Saúl Hernández Bolívar,
En una columna reciente anoté que Nicolás Petro tendría que demostrar los hechos que denunció sobre la infiltración de dineros en la campaña presidencial para continuar en libertad, la que le fue concedida por su notoria colaboración con la justicia. Pero advertí que Nicolás aun podía retractarse y no probar sus acusaciones, dejando en limpio a su progenitor, y que en ese caso estaría unos años en la cárcel y luego recibiría su compensación en metálico, contante y sonante. Solo que me equivoqué en un detalle: dije que le enviarían un emisario para convencerlo, jamás pensé que fuera a verlo en persona su padre ausente, Gustavo Petro.
En efecto, hace ocho días el presidente de la República aprovechó el festivo para ir a Barranquilla a visitar a su hijo Nicolás, un encuentro insólito porque el juez le había advertido que no podía reunirse ni conversar con nadie que estuviera implicado en el caso, lo cual le haría perder el beneficio de libertad que le había sido concedido. Sobra decir que el presidente Petro es la persona más directamente implicada en el proceso y quien tiene más que perder. El motivo de la visita es más que obvio. Por eso fueron tan elocuentes las palabras que su exnuera Day Vásquez publicó en una red social: «Yo sí seguiré colaborando con la justicia».
Ya sabemos que en Colombia «pasa» de todo, pero al final no «pasa» nada. El columnista José Alvear Sanín enumeró una decena de escándalos de esta administración que en cualquier país serian suficientes para tumbar o hacer tambalear un gobierno, pero no en Colombia. Un ejemplo es la caída de la administración de Boris Johnson en el Reino Unido por una insulsa reunión en la que una docena de colaboradores del gobierno se tomaron un coctel en momentos en que cualquier reunión estaba prohibida por el covid. No había música, no había baile, no había nada, pero en un país serio no se les perdona a sus dirigentes arrogarse beneficios que están prohibidos para el ciudadano de a pie.
En cambio, en nuestro medio, y muy concretamente en la era Petro, los exabruptos son admitidos con normalidad y hasta perdonados con resignación.
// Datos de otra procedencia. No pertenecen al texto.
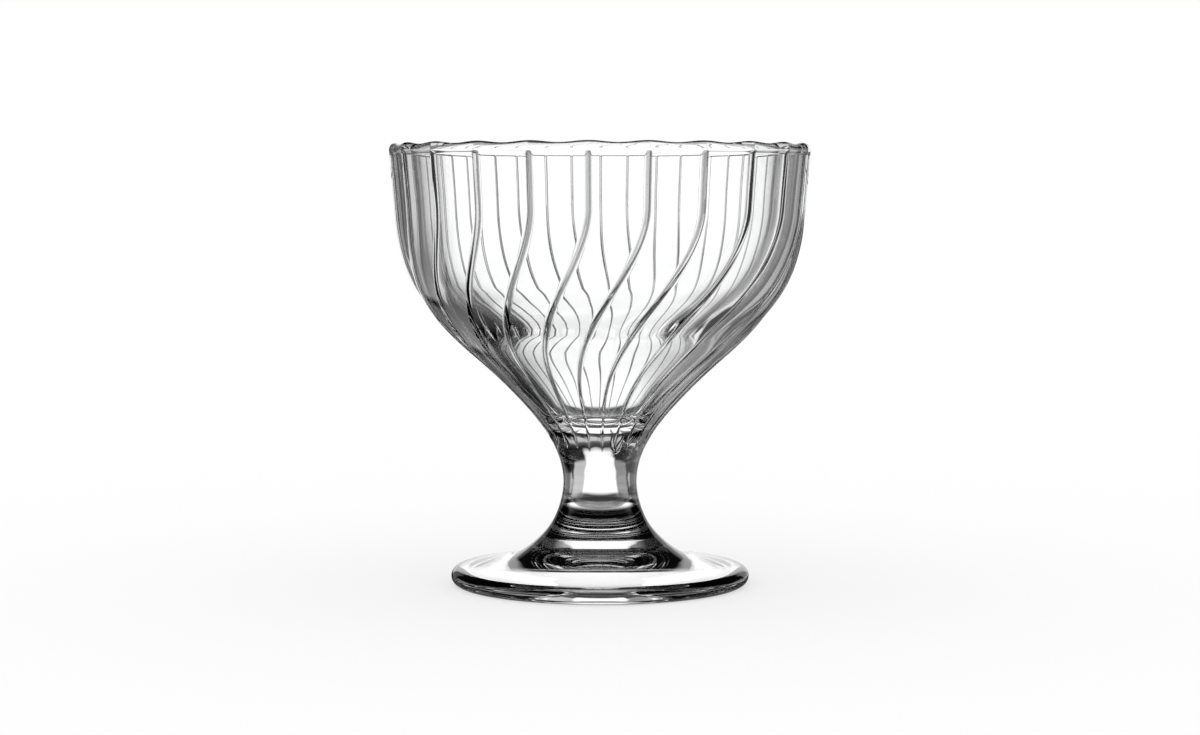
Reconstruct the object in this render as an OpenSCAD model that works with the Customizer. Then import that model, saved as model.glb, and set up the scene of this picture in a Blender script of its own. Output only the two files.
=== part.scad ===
// Footed dessert glass in clear glass: a wide bowl with swirled ribs, a short solid stem and a round foot.
// The three sections are fused end to end, each on a flat joint square to the axis.
// Lengths are in millimetres, +Z is up, and the origin is the middle of the face that the glass stands on.

/* [Bowl] */
// Diameter over the lip
rim_d = 102; // [84:1:120]
// Height of the bowl, from its joint with the stem to the crests of the lip
bowl_h = 75.5; // [64:0.5:90]
// Thickness of the lip across its rounded top
lip_t = 2.8; // [2.2:0.1:3.4]
// Height of the rounded top of the lip
lip_h = 1.7; // [1.2:0.1:2.2]
// Height from trough to crest of the slow wave that the ribs leave in the lip
lip_wave = 0.45; // [0:0.05:0.6]
// Thickness of the wall at the belly
belly_wall = 3.2; // [2.6:0.1:4]
// Thickness of the wall of the cone below the belly
cone_wall = 4.2; // [3.4:0.1:4.8]
// Length over which the inside wall turns at the ridge between belly and cone
ridge_run = 6; // [3:0.5:9]
// Thickness of the glass between the bottom of the cavity and the stem joint
floor_t = 9; // [6:0.5:10]

/* [Ribs] */
// Number of ribs around the bowl
rib_count = 23; // [16:1:24]
// Width of a rib at its root
rib_w = 1.8; // [1.2:0.1:2.4]
// Height of a rib above the flat panels beside it, at the lip
rib_h = 0.7; // [0.3:0.05:0.9]
// Distance from the top of the bowl down to the start of the ribs
rib_drop = 1.8; // [1.7:0.1:5]
// Length over which a rib rises out of the lip
rib_run_in = 1.2; // [0.8:0.1:4]
// Length over which a rib sinks away at its lower end
rib_run_out = 3.5; // [2.5:0.5:8]
// Height of the round glass between the stem joint and the lower ends of the ribs
rib_lift = 2; // [1:0.5:5]
// Angle that each rib turns through on its way down the belly
swirl_angle = 25.5; // [0:0.5:40]
// Angle of one rib from the front of the glass at the lip
first_rib_angle = -3; // [-10:0.5:10]

/* [Stem] */
// Height of the stem, from its joint with the foot to its joint with the bowl
stem_h = 24.5; // [18:0.5:40]
// Diameter of the joint between the stem and the bowl
neck_d = 20.4; // [16:0.2:24]
// Diameter of the waist, the thinnest place of the stem
waist_d = 17.9; // [12:0.1:20]
// Diameter of the joint between the stem and the foot
root_d = 41.4; // [34:0.2:46]

/* [Foot] */
// Height of the foot, from the table to the joint with the stem
foot_h = 7; // [6:0.5:10]
// Diameter of the foot
foot_d = 72.5; // [62:0.5:84]
// Thickness of the foot's rounded edge
edge_t = 4.2; // [3:0.1:5]
// Width of the flat ring that the glass stands on
rest_w = 1.6; // [1:0.1:3]
// Height of the hollow inside that ring, in its middle
hollow_h = 5.5; // [3:0.1:5.6]

/* [Hidden] */
$fn = 96;

stem_z = foot_h;
bowl_z = foot_h + stem_h;
rim_r = rim_d / 2;
neck_r = neck_d / 2;
root_r = root_d / 2;
foot_r = foot_d / 2;
pitch_angle = 360 / rib_count;
clear_glass = [0.86, 0.93, 0.94, 0.35];

// Lean of the outside wall from upright, in degrees, at each station of the outline
lip_lean = 4;
shoulder_lean = 4.5;
belly_lean = 30.5;
cone_lean = 49;
neck_lean = 41;
joint_lean = 21;
root_lean = -61;

// Stations of the outside of the bowl: share of the rim radius, share of the bowl's height
shoulder_shares = [0.9775, 0.788];
belly_shares = [0.8667, 0.523];
cone_shares = [0.596, 0.3166];
neck_shares = [0.329, 0.138];

// Steps along each stretch of an outline, more where it bends more
outer_steps = [1, 3, 4, 5, 4, 4];
inner_steps = [2, 3, 2, 2, 3, 2, 2];
lip_steps = 4;
stem_steps = [7, 7, 6, 7];
foot_top_steps = [6, 4];
foot_edge_steps = 12;
hollow_steps = [6, 5];

// A place on an outline is [radius, height, lean from upright]
function place(shares, lean) = [shares[0] * rim_r, bowl_z + shares[1] * bowl_h, lean];

// The same place moved inwards, square to the wall, by the wall's thickness
function inside(p, wall) = [p[0] - wall * cos(p[2]), p[1] + wall * sin(p[2]), p[2]];

// Smooth curve between two places that leaves and arrives at their leans
function heading(p, reach) = reach * [-sin(p[2]), -cos(p[2])];
function span(a, b) = norm([b[0] - a[0], b[1] - a[1]]);
function curve_at(a, b, t) =
    (2 * t^3 - 3 * t^2 + 1) * [a[0], a[1]] + (t^3 - 2 * t^2 + t) * heading(a, span(a, b))
    + (3 * t^2 - 2 * t^3) * [b[0], b[1]] + (t^3 - t^2) * heading(b, span(a, b));
function stretch(a, b, steps) = [for (i = [0 : steps - 1]) curve_at(a, b, i / steps)];
function outline(places, steps) = [
    for (i = [0 : len(places) - 2]) each stretch(places[i], places[i + 1], steps[i]),
    [places[len(places) - 1][0], places[len(places) - 1][1]]
];

// Rises from 0 to 1 with no corner as x goes from 0 to 1
function ease(x) = let(t = min(1, max(0, x))) t * t * (3 - 2 * t);

// Outside of the bowl from the lip down to the stem joint
rim_z = bowl_z + bowl_h;
lip_z = rim_z - lip_h;
rib_whole_z = rim_z - rib_drop - rib_run_in;
outer_places = [
    [rim_r, lip_z, lip_lean],
    [rim_r - (lip_z - rib_whole_z) * tan(lip_lean), rib_whole_z, lip_lean],
    place(shoulder_shares, shoulder_lean),
    place(belly_shares, belly_lean),
    place(cone_shares, cone_lean),
    place(neck_shares, neck_lean),
    [neck_r, bowl_z, joint_lean]
];
outer_line = outline(outer_places, outer_steps);

// Inside of the bowl from the lip down to the bottom of the cavity. Where the belly meets the cone
// the wall turns over a soft ridge, from one lean to a steeper one.
ridge_shares = [0.596, 0.399];
ridge_upper_lean = 52;
ridge_lower_lean = 42;
ridge = place(ridge_shares, (ridge_upper_lean + ridge_lower_lean) / 2);
ridge_half = [sin(ridge[2]), cos(ridge[2])] * ridge_run / 2;
cone_end = inside(place(neck_shares, neck_lean), cone_wall);
cone_end_lean = 46;
cavity_floor_z = bowl_z + floor_t;

// Turn from the cone into the bottom of the cavity: share of the radius where the cone ends, share of the
// floor's thickness
cavity_turn_shares = [0.735, 0.155];
cavity_turn_lean = 66;
inner_places = [
    [rim_r - lip_t, lip_z, lip_lean],
    inside(place(shoulder_shares, shoulder_lean), belly_wall),
    inside(place(belly_shares, belly_lean), belly_wall),
    [ridge[0] + ridge_half[0], ridge[1] + ridge_half[1], ridge_upper_lean],
    [ridge[0] - ridge_half[0], ridge[1] - ridge_half[1], ridge_lower_lean],
    [cone_end[0], cone_end[1], cone_end_lean],
    [cavity_turn_shares[0] * cone_end[0], cavity_floor_z + cavity_turn_shares[1] * floor_t, cavity_turn_lean],
    [0, cavity_floor_z, 90]
];
inner_line = outline(inner_places, inner_steps);

// How far a rib stands up at height z: 0 where it has sunk away, 1 where it is whole
function rib_share(z) =
    ease((rib_whole_z + rib_run_in - z) / rib_run_in) * ease((z - bowl_z - rib_lift) / rib_run_out);

// How far a rib has turned at height z, between two shares of the bowl's height
swirl_shares = [0.8, 0.154];
swirl_top_z = bowl_z + swirl_shares[0] * bowl_h;
swirl_low_z = bowl_z + swirl_shares[1] * bowl_h;
function swirl(z) = swirl_angle * ease((swirl_top_z - z) / (swirl_top_z - swirl_low_z));

// A rib is largest at the lip and smallest, by this share, towards the axis
rib_least_share = 0.2;
function rib_size(r) = rib_least_share + (1 - rib_least_share) * min(1, r / rim_r);

// Angles from the middle of a rib, across one panel, to just before the next rib
function half_rib_angle(r) = rib_size(r) * rib_w / 2 / r * 180 / PI;
function rib_stations(r) = let(h = half_rib_angle(r))
    [0, h / 2, h, pitch_angle / 2, pitch_angle - h, pitch_angle - h / 2];

// Radius of the ribbed outside at angle a from the middle of a rib, where crests lie at radius r. The
// power makes the crest fine and lets its sides run out into the panels.
rib_crest_power = 1.6;
function from_rib(a) = min(a, pitch_angle - a);
function panel_r(r, a) = r * cos(pitch_angle / 2) / cos(pitch_angle / 2 - from_rib(a));
function rib_rise(r, a) = rib_size(r) * rib_h * max(0, 1 - from_rib(a) / half_rib_angle(r))^rib_crest_power;
function ribbed_r(r, z, a) = r + rib_share(z) * (panel_r(r, a) - r + rib_rise(r, a) - rib_size(r) * rib_h);

// Rings of points around the glass
function at_angle(r, a, z) = [r * sin(a), -r * cos(a), z];
function outer_ring(r, z) = [
    for (i = [0 : rib_count - 1]) for (a = rib_stations(r))
        at_angle(ribbed_r(r, z, a), first_rib_angle - swirl(z) + i * pitch_angle + a, z)
];
function round_ring(r, z, wave) = let(n = rib_count * len(rib_stations(rim_r))) [
    for (i = [0 : n - 1]) let(a = 360 * i / n)
        at_angle(r, first_rib_angle + a, z - wave * (1 - cos(a * rib_count)) / 2)
];

// The lip is half an oval from its outer edge over the top to its inner edge
function lip_ring(turn) =
    round_ring(rim_r - lip_t / 2 + lip_t / 2 * cos(turn), lip_z + lip_h * sin(turn), lip_wave * sin(turn));

bowl_rings = concat(
    [for (i = [len(outer_line) - 1 : -1 : 1]) outer_ring(outer_line[i][0], outer_line[i][1])],
    [for (i = [0 : lip_steps - 1]) lip_ring(180 * i / lip_steps)],
    [for (i = [0 : len(inner_line) - 2]) round_ring(inner_line[i][0], inner_line[i][1], 0)]
);

// Closed solid through the rings, capped at the first ring and drawn to a point at the last
module ring_solid(rings, tip, base) {
    n = len(rings[0]);
    last = (len(rings) - 1) * n;
    points = concat([for (ring = rings) each ring], [tip, base]);
    tip_point = len(points) - 2;
    base_point = len(points) - 1;
    faces = concat(
        [for (k = [0 : len(rings) - 2]) for (i = [0 : n - 1]) let(j = (i + 1) % n)
            each [[k * n + i, (k + 1) * n + j, k * n + j], [k * n + i, (k + 1) * n + i, (k + 1) * n + j]]],
        [for (i = [0 : n - 1]) [last + i, tip_point, last + (i + 1) % n]],
        [for (i = [0 : n - 1]) [(i + 1) % n, base_point, i]]
    );
    polyhedron(points = points, faces = faces, convexity = 6);
}

// Bowl: swirled ribs and flat panels outside, smooth cavity inside, rounded lip
module bowl() {
    color(clear_glass)
        ring_solid(bowl_rings, [0, 0, cavity_floor_z], [0, 0, bowl_z]);
}

// Stem: solid, round, drawn in to a waist and flared out to the foot
waist_share = 0.735;
waist_z = stem_z + waist_share * stem_h;
flare_shares = [0.545, 0.365];
ankle_shares = [0.755, 0.147];
flare_lean = -26.5;
ankle_lean = -48;
stem_places = [
    [neck_r, bowl_z, joint_lean],
    [waist_d / 2, waist_z, 0],
    [flare_shares[0] * root_r, stem_z + flare_shares[1] * stem_h, flare_lean],
    [ankle_shares[0] * root_r, stem_z + ankle_shares[1] * stem_h, ankle_lean],
    [root_r, stem_z, root_lean]
];
module stem() {
    color(clear_glass)
        rotate_extrude()
            polygon(concat([[0, bowl_z]], outline(stem_places, stem_steps), [[0, stem_z]]));
}

// Foot: low dome with a full round edge, a flat ring to stand on and a hollow inside the ring, which rises
// along with the top of the dome
edge_top_share = 0.94;
brow_shares = [0.745, 0.333];
brow_lean = -79;
edge_lean = -82;
foot_top_places = [
    [root_r, foot_h, root_lean],
    [brow_shares[0] * foot_r, edge_t + brow_shares[1] * (foot_h - edge_t), brow_lean],
    [edge_top_share * foot_r, edge_t, edge_lean]
];
foot_edge_r = (1 - edge_top_share) * foot_r;
hollow_r = edge_top_share * foot_r - rest_w;
hollow_shares = [0.5, 0.62];
hollow_edge_lean = 100;
hollow_lean = 108;
hollow_places = [
    [hollow_r, 0, hollow_edge_lean],
    [hollow_shares[0] * hollow_r, hollow_shares[1] * hollow_h, hollow_lean],
    [0, hollow_h, 90]
];
foot_points = concat(
    [[0, foot_h]],
    outline(foot_top_places, foot_top_steps),
    [for (i = [1 : foot_edge_steps]) let(turn = 90 - 180 * i / foot_edge_steps)
        [edge_top_share * foot_r + foot_edge_r * cos(turn), edge_t / 2 * (1 + sin(turn))]],
    outline(hollow_places, hollow_steps)
);
module foot() {
    color(clear_glass)
        rotate_extrude()
            polygon(foot_points);
}

bowl();
stem();
foot();
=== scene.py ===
# Footed dessert glass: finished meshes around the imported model, clear glass and a plain pale studio.
# Lengths are in metres and angles in radians. Heights are above the floor and +Z is up. The glass
# stands on the middle of the floor, with its first rib a little left of the side that faces the camera.
import math
from collections import namedtuple

import bpy
import numpy as np
from bpy.props import FloatProperty, FloatVectorProperty, IntProperty, PointerProperty
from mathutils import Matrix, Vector


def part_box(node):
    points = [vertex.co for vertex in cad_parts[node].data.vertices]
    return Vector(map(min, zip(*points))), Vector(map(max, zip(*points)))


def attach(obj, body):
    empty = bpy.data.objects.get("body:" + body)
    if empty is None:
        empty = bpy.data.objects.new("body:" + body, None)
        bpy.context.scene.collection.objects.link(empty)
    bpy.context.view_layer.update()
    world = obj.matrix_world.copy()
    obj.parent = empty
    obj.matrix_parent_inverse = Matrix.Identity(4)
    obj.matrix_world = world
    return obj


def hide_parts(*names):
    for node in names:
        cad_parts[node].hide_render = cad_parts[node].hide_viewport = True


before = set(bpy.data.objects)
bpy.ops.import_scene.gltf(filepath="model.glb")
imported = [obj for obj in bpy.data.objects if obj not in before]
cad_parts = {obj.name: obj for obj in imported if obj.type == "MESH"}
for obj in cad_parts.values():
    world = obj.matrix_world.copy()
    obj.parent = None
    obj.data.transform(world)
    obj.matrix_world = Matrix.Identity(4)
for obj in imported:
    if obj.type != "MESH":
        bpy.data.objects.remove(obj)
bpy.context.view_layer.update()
bowl_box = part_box("bowl")
stem_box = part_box("stem")
foot_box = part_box("foot")

bl_info = {
    "name": "Footed Dessert Glass",
    "version": (1, 0, 0),
    "blender": (4, 5, 0),
    "location": "3D View > Sidebar > Dessert Glass",
    "description": "Builds the bowl, stem and foot of a ribbed dessert glass, and a pale studio",
    "category": "Object",
}

BODY = "root"


def half_width(box):
    """Smaller half of the width and the depth of a box."""
    low, high = box
    return min(high.x - low.x, high.y - low.y) / 2


# Sizes that a user would change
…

Por ejemplo, uno de los escándalos más apremiantes que se ha escenificado en esta administración es el protagonizado por Laura Sarabia, la secretaria privada de Petro, en torno de la cual giran una serie de hechos que deberían haber dado al traste con este gobierno, como el manejo de millonarias sumas en efectivo en sus maletas, el sometimiento de su empleada a un detector de mentiras, la interceptación ilegal de teléfonos, el suicidio del coronel Dávila y su participación en las irregularidades de la campaña presidencial divulgadas en las confesiones del toxicómano Armando Benedetti, entre otras cosas.
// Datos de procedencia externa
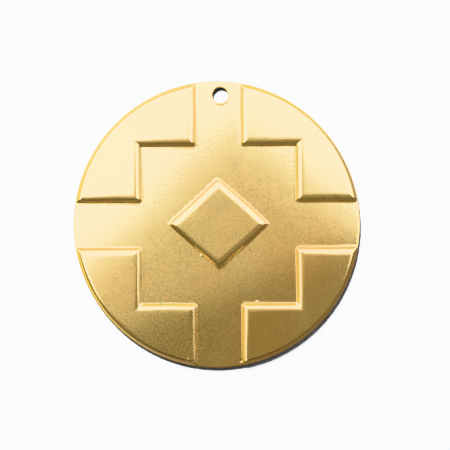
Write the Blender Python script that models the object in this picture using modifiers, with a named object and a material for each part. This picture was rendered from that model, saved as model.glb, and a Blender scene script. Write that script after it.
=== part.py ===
"""Stamped brass disc with a hanging hole.

One round blank of sheet brass is struck between two dies. The strike presses a stepped cross
into it: four narrow arms that reach the rim, and a wide square in the middle. What stays proud
is four corner plates and a diamond. The plates round down to floor level at the rim itself, where
a hairline of flange is left outside them.

Metres, +Z up. The disc lies on its back, with the origin under the middle of the blank on the
surface that it rests on. +Y points to the hanging hole and +X to the right of the face.
"""

import math

import bmesh
import bpy
from mathutils import Matrix, Vector

MM = 0.001

# The blank
DISC_RADIUS = 15.875 * MM
SHEET = 0.5 * MM
RIM_SEGMENTS = 128
SHELL_SKIN = 0.01 * MM  # Solidify lifts its source surface by this much, whatever its offset

# The struck pattern, measured at floor level, about its own centre
RELIEF = 0.5 * MM
FLANGE = 0.06 * MM
ARM_HALF_WIDTH = 2.43 * MM
SQUARE_HALF_X = 8.51 * MM
SQUARE_HALF_Y = 8.66 * MM
DIAMOND_HALF_X = 5.72 * MM
DIAMOND_HALF_Y = 5.17 * MM
DIAMOND_RISE = 0.11 * MM
PLATE_ARC_SEGMENTS = 20

# The step between two levels: a tight foot, a straight wall and a soft shoulder
WALL_ANGLE = math.radians(50)
FOOT_RADIUS = 0.12 * MM
FOOT_FACETS = 1
SHOULDER_RADIUS = 0.8 * MM
SHOULDER_FACETS = 3

# The dies sit slightly off the blank's centre, and turned
PATTERN_SHIFT = Vector((0.23 * MM, -0.02 * MM, 0))
PATTERN_TURN = math.radians(0.35)

# The punched hole, whose upper edge the punch rolls over
HOLE_X = 0.37 * MM
HOLE_Y = 14.38 * MM
HOLE_RADIUS = 0.875 * MM
HOLE_SEGMENTS = 32
ROLL_WIDTH = 0.2 * MM
ROLL_DEPTH = 0.15 * MM
CUTTER_REACH = 1 * MM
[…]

Es decir, no estamos hablando propiamente de chismes de alcoba; se trata más bien de un oscuro personaje que tiene, a pesar de su juventud, todo un prontuario delictivo, y que a pesar de haber dejado el cargo ha seguido trabajando con Petro en secreto, no se sabe muy bien con qué funciones ni pagada por quién. Con el agravante de que, como se ha ventilado, en próximos días volverá a ocupar su cargo de Jefe de Gabinete, como si el país no tuviera memoria o un delincuente habituado a la tolerancia supiera que se lo puede pasar por la galleta porque todo se le perdona.
En el tintero: sube la gasolina, pero se la pagamos de nuestro bolsillo a delincuentes como los parlamentarios de las Farc y la Unión Patriótica, además de Piedad Córdoba, Iván Cepeda y Humberto de la Calle. No alcanzan a pagarla con un sueldo de 43 millones mensuales. ¡Bandidos!